The CBO score for Grassley’s bill, called the Sentencing Reform and Corrections Act (S. 2123) — which is functionally the same bill as the 2014 Smarter Sentencing Act, but arguably worse, because it would render more drug traffickers (including people who smuggle drugs into the United States on submarines) eligible for release than even the Smarter Sentencing Act — looks entirely different than the score for S. 1410. This new score, which was likely requested by Grassley himself, inexplicably has a much smaller level of savings resulting from the release of thousands of felons from federal prisons ($318 million from 2017-2021, and at most an additional $722 million from 2017-2026, depending on factors like prison construction), and also a much smaller welfare-related price tag than was supplied in ($251 million total for direct federal benefits to released federal felons).

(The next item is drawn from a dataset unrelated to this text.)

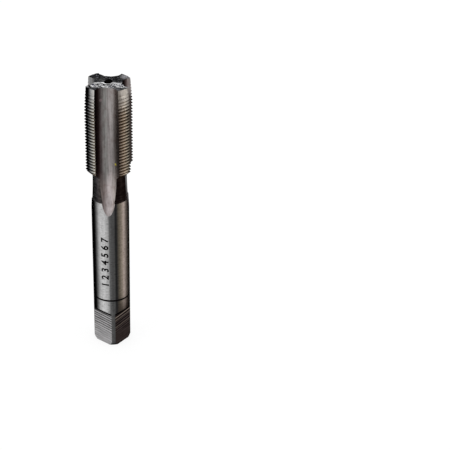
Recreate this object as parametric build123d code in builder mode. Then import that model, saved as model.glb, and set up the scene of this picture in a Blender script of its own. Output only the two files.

The score for Grassley’s bill also has this curious phraseology: “CBO estimates that enacting S. 2123 would not increase net direct spending or on-budget deficits by more than $5 billion in any of the four consecutive 10-year periods beginning in 2027.” Huh? This seems like a Washingtonian’s attempt to avoid saying outright that this bill will result in as-yet-indeterminate billions of dollars of deficit spending in later years for springing thousands upon thousands of dangerous people from federal prisons. 

The disparities between the two bill scores are curious, given that Grassley’s S. 2123 would be letting more people out of federal prison than the Smarter Sentencing Act. Logic begs the question: if you are springing more felons from federal prison than a prior version of this legislation would have done, how can the amount of federal benefits you would be disbursing to these felons go down? It is worth noting at this point that, whereas the CBO score for S. 1410 in 2014 noted that the bill would result in the release of a quarter million federal felons over the course of the next ten years, the score of Grassley’s bill vaguely mentions that “thousands” of felons would be released.

Grassley’s seemingly desperate push for a bill — which would increase crime, damage public safety, and raise costs for the American people — reeks of an unfortunate attempt to score an election year “win” without regard to consequence. Grassley needs to answer more questions about this bill, including why it has to be done right this second, in the final moments of an administration that is chomping at the bit to sign this prison release bill. Surely, someone as senior as Grassley — who has spent almost a half century in Washington and fought against this type of legislation in the past — knows that no good can come of this bill, especially when it is being pushed by “the leniency industrial complex."